▶ [Your instructions]: Give back, exactly as written, the lines from the beginning of the listing through the one that contains "return faces".
####
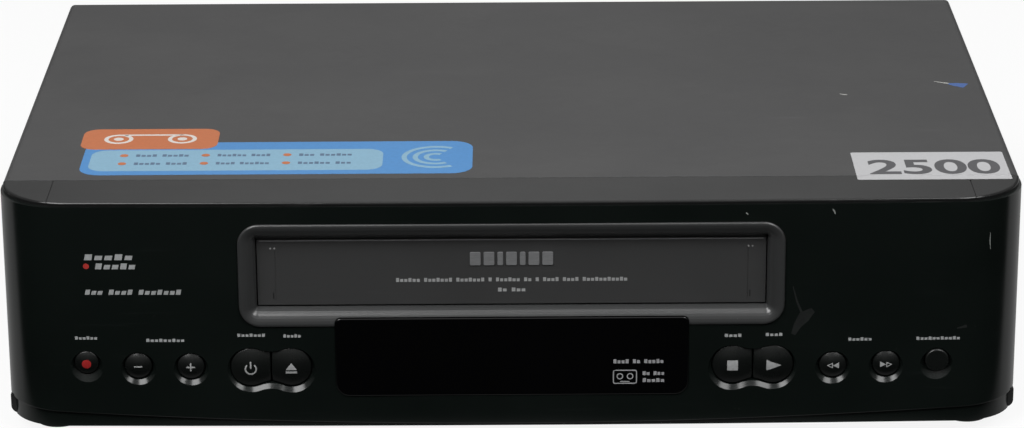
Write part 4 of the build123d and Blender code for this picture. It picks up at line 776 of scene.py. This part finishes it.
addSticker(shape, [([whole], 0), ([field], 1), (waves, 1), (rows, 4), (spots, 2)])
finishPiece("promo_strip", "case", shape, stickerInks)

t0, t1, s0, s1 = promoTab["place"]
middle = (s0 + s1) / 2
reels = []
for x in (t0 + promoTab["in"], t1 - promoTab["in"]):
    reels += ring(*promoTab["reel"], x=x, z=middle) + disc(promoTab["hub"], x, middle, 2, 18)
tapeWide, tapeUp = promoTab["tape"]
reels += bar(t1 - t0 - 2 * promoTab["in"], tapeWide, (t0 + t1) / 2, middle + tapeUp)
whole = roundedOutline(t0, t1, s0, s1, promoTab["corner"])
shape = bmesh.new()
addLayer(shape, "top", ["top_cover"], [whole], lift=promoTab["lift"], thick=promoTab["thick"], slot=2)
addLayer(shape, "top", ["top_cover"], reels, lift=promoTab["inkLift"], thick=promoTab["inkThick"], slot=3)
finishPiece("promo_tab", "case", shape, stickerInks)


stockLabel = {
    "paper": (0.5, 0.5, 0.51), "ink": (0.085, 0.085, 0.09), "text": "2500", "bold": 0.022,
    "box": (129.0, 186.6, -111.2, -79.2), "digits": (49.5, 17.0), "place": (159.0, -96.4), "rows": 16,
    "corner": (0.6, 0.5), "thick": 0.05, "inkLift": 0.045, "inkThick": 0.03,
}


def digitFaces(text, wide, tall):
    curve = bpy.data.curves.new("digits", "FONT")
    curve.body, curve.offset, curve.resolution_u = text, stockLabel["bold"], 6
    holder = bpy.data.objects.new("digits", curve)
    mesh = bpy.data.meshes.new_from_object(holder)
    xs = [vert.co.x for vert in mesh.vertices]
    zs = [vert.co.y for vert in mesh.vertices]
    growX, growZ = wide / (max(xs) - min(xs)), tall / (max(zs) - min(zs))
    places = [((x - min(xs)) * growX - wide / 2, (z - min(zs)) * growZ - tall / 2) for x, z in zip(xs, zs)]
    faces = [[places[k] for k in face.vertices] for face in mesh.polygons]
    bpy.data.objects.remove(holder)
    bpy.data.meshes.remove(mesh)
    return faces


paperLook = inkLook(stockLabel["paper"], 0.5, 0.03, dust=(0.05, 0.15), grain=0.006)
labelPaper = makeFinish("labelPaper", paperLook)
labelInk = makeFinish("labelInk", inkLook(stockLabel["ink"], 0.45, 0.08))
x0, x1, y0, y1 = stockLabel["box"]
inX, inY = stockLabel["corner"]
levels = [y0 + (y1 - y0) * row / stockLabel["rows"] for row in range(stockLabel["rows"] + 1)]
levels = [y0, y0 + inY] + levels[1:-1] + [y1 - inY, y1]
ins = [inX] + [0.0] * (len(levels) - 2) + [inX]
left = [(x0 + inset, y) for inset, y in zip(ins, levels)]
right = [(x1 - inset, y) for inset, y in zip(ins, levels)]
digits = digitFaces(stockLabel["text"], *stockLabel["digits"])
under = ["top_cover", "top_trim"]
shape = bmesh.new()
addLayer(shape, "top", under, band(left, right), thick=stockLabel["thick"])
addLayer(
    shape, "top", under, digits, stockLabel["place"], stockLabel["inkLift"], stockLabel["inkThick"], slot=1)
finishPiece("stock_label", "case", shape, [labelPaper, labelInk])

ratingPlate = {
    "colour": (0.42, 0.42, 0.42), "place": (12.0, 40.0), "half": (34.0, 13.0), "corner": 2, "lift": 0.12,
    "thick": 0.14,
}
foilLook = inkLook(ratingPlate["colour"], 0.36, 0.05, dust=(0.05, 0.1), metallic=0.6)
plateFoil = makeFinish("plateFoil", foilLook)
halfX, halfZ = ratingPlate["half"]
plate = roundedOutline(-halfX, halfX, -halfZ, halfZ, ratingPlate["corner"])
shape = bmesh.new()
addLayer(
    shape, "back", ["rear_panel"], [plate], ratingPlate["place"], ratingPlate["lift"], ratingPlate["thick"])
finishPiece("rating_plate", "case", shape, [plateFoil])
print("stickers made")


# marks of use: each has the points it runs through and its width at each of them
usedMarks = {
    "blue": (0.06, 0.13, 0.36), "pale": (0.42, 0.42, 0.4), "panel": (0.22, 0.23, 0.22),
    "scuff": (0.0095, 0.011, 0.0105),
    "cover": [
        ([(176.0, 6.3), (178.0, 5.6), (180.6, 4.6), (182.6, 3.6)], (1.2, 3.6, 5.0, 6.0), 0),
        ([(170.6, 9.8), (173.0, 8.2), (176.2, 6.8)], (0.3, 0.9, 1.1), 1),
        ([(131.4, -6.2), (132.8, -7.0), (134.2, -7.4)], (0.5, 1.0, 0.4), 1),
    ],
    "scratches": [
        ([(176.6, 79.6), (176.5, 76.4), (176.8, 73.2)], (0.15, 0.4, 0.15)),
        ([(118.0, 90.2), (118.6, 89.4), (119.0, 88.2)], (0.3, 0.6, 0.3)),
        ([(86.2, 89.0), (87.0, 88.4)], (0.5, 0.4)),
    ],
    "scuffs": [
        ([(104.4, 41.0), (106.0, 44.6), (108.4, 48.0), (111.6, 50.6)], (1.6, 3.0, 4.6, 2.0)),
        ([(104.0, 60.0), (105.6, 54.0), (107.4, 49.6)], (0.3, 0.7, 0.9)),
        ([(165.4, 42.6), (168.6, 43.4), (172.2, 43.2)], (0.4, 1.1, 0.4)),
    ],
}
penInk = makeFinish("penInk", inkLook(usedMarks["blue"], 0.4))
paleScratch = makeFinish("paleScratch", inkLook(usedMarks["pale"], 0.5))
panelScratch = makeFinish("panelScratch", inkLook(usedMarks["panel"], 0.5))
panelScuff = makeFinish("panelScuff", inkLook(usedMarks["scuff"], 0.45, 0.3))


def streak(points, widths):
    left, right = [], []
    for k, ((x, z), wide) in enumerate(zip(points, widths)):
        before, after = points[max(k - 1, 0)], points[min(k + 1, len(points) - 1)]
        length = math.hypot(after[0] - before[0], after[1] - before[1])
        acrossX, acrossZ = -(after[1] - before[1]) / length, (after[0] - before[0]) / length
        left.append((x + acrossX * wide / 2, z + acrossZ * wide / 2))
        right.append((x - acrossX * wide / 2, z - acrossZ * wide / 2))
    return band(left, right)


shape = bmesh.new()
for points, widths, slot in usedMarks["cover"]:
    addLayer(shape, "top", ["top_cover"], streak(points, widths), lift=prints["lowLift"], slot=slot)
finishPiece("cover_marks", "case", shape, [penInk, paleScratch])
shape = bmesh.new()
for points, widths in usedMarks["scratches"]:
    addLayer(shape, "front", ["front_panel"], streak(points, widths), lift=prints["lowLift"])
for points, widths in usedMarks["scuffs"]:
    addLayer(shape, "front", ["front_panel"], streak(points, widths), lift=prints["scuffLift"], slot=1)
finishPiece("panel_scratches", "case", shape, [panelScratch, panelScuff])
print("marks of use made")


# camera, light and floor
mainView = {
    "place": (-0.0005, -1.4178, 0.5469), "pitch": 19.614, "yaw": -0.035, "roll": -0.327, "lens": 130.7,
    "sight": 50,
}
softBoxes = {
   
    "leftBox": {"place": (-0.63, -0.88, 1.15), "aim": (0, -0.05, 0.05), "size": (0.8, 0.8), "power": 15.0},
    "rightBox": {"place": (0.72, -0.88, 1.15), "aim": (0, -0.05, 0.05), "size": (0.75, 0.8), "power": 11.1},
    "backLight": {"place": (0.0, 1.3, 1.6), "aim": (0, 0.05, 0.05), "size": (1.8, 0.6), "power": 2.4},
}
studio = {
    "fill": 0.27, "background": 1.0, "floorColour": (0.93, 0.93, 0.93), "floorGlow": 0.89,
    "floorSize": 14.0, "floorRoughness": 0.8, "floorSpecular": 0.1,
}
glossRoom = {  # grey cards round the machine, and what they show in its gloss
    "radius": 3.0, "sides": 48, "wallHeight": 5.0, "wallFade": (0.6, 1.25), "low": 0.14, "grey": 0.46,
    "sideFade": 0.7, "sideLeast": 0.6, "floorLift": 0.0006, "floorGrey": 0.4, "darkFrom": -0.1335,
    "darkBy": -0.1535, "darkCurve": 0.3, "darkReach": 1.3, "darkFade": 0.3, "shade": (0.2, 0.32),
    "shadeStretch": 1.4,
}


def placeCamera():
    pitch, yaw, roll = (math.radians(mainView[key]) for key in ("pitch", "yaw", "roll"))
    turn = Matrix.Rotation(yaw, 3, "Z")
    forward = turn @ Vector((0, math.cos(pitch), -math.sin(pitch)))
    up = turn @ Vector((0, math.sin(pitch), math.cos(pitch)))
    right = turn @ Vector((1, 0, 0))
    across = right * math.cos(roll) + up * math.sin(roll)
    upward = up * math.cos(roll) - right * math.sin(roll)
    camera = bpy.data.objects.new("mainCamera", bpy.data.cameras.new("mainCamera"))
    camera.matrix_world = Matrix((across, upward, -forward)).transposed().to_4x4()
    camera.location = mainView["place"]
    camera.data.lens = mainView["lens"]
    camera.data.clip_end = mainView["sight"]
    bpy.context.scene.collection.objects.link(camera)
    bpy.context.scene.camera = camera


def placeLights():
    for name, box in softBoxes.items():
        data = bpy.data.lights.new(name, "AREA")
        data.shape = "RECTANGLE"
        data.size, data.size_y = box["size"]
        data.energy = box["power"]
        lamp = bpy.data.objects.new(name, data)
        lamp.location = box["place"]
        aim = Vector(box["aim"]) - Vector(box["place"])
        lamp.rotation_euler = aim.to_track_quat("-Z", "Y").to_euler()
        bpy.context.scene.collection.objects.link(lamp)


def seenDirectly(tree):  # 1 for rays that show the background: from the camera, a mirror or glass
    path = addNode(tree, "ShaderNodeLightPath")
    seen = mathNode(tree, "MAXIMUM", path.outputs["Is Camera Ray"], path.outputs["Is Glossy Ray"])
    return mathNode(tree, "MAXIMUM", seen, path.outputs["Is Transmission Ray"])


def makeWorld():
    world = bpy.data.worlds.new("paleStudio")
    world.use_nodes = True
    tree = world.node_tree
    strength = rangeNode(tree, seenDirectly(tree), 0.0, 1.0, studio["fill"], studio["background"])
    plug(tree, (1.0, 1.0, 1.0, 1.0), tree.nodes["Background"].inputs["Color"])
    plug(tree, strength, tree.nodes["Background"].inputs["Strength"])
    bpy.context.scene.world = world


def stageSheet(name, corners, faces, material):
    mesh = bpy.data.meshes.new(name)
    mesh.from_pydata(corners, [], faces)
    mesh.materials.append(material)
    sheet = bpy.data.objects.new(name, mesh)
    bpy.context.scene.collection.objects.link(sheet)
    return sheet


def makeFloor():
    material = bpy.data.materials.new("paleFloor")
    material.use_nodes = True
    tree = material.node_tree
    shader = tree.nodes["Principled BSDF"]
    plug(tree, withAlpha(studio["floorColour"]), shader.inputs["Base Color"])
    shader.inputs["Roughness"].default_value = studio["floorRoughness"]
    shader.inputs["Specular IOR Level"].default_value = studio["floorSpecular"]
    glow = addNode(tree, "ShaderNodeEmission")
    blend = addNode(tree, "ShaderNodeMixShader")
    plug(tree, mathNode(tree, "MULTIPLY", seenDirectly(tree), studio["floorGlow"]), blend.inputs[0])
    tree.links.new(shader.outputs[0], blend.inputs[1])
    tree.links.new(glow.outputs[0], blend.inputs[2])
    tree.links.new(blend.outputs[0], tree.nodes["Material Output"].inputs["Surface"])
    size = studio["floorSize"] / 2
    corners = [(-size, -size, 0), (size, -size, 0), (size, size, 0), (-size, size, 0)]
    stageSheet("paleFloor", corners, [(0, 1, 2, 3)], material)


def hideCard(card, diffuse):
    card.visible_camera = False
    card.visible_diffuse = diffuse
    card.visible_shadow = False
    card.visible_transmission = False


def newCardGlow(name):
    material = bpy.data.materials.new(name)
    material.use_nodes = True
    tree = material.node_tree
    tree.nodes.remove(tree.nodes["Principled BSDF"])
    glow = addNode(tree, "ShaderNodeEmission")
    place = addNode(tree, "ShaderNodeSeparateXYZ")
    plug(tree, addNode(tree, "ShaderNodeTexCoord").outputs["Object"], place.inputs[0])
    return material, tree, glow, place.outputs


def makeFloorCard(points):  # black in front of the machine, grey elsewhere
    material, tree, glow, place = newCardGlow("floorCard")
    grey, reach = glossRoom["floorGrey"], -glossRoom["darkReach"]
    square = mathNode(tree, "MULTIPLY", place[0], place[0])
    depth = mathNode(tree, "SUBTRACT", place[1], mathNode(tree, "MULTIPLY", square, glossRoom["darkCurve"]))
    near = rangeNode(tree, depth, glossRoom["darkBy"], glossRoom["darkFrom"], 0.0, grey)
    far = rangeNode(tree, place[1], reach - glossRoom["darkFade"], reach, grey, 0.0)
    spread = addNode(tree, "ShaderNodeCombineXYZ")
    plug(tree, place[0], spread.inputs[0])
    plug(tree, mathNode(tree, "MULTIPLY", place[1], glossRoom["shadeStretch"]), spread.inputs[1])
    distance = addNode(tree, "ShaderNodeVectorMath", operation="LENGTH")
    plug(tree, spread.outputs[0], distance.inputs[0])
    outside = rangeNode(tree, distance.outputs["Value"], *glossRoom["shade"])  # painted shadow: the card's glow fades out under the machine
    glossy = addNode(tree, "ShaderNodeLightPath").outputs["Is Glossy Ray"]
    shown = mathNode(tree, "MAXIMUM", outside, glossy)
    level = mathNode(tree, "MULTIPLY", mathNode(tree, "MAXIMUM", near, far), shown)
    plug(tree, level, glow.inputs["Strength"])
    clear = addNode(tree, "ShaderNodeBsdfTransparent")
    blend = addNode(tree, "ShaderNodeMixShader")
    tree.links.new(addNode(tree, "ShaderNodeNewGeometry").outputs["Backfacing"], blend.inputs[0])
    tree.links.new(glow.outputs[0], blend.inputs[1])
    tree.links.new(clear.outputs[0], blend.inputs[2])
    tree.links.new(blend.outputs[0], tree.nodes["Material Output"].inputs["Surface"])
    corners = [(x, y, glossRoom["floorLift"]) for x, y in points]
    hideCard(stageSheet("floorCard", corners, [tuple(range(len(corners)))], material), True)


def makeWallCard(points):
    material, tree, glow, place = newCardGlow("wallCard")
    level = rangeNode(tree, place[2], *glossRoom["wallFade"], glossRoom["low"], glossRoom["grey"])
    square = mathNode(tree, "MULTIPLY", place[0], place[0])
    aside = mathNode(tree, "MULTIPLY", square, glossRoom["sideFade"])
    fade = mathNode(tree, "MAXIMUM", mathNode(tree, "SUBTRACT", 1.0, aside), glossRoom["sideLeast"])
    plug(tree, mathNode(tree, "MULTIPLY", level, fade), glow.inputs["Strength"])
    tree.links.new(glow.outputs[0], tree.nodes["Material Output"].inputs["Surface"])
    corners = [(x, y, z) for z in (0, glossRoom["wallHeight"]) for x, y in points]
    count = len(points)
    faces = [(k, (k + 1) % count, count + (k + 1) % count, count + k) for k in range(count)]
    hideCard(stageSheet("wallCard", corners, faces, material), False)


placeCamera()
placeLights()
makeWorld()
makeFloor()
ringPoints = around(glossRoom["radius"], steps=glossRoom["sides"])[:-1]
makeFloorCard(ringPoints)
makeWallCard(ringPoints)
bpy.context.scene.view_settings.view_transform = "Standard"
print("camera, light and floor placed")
####
▶ [Exercise result]:
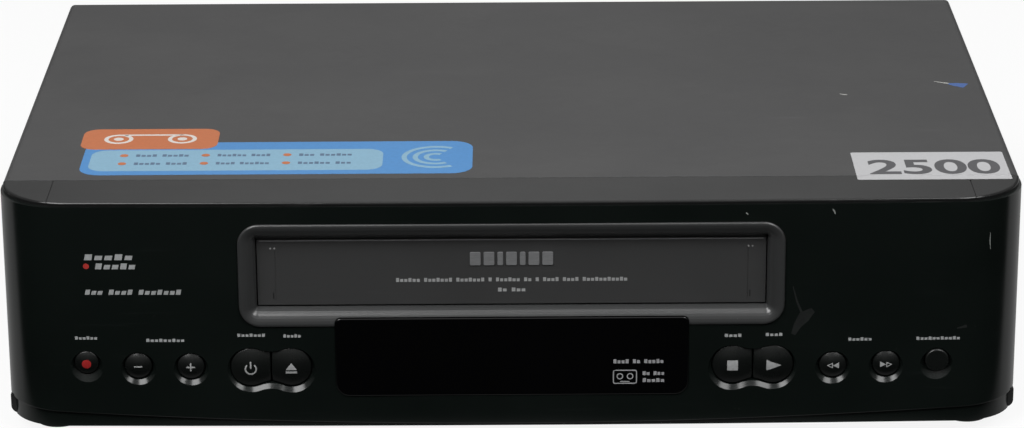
Write part 4 of the build123d and Blender code for this picture. It picks up at line 776 of scene.py. This part finishes it.
addSticker(shape, [([whole], 0), ([field], 1), (waves, 1), (rows, 4), (spots, 2)])
finishPiece("promo_strip", "case", shape, stickerInks)

t0, t1, s0, s1 = promoTab["place"]
middle = (s0 + s1) / 2
reels = []
for x in (t0 + promoTab["in"], t1 - promoTab["in"]):
    reels += ring(*promoTab["reel"], x=x, z=middle) + disc(promoTab["hub"], x, middle, 2, 18)
tapeWide, tapeUp = promoTab["tape"]
reels += bar(t1 - t0 - 2 * promoTab["in"], tapeWide, (t0 + t1) / 2, middle + tapeUp)
whole = roundedOutline(t0, t1, s0, s1, promoTab["corner"])
shape = bmesh.new()
addLayer(shape, "top", ["top_cover"], [whole], lift=promoTab["lift"], thick=promoTab["thick"], slot=2)
addLayer(shape, "top", ["top_cover"], reels, lift=promoTab["inkLift"], thick=promoTab["inkThick"], slot=3)
finishPiece("promo_tab", "case", shape, stickerInks)


stockLabel = {
    "paper": (0.5, 0.5, 0.51), "ink": (0.085, 0.085, 0.09), "text": "2500", "bold": 0.022,
    "box": (129.0, 186.6, -111.2, -79.2), "digits": (49.5, 17.0), "place": (159.0, -96.4), "rows": 16,
    "corner": (0.6, 0.5), "thick": 0.05, "inkLift": 0.045, "inkThick": 0.03,
}


def digitFaces(text, wide, tall):
    curve = bpy.data.curves.new("digits", "FONT")
    curve.body, curve.offset, curve.resolution_u = text, stockLabel["bold"], 6
    holder = bpy.data.objects.new("digits", curve)
    mesh = bpy.data.meshes.new_from_object(holder)
    xs = [vert.co.x for vert in mesh.vertices]
    zs = [vert.co.y for vert in mesh.vertices]
    growX, growZ = wide / (max(xs) - min(xs)), tall / (max(zs) - min(zs))
    places = [((x - min(xs)) * growX - wide / 2, (z - min(zs)) * growZ - tall / 2) for x, z in zip(xs, zs)]
    faces = [[places[k] for k in face.vertices] for face in mesh.polygons]
    bpy.data.objects.remove(holder)
    bpy.data.meshes.remove(mesh)
    return faces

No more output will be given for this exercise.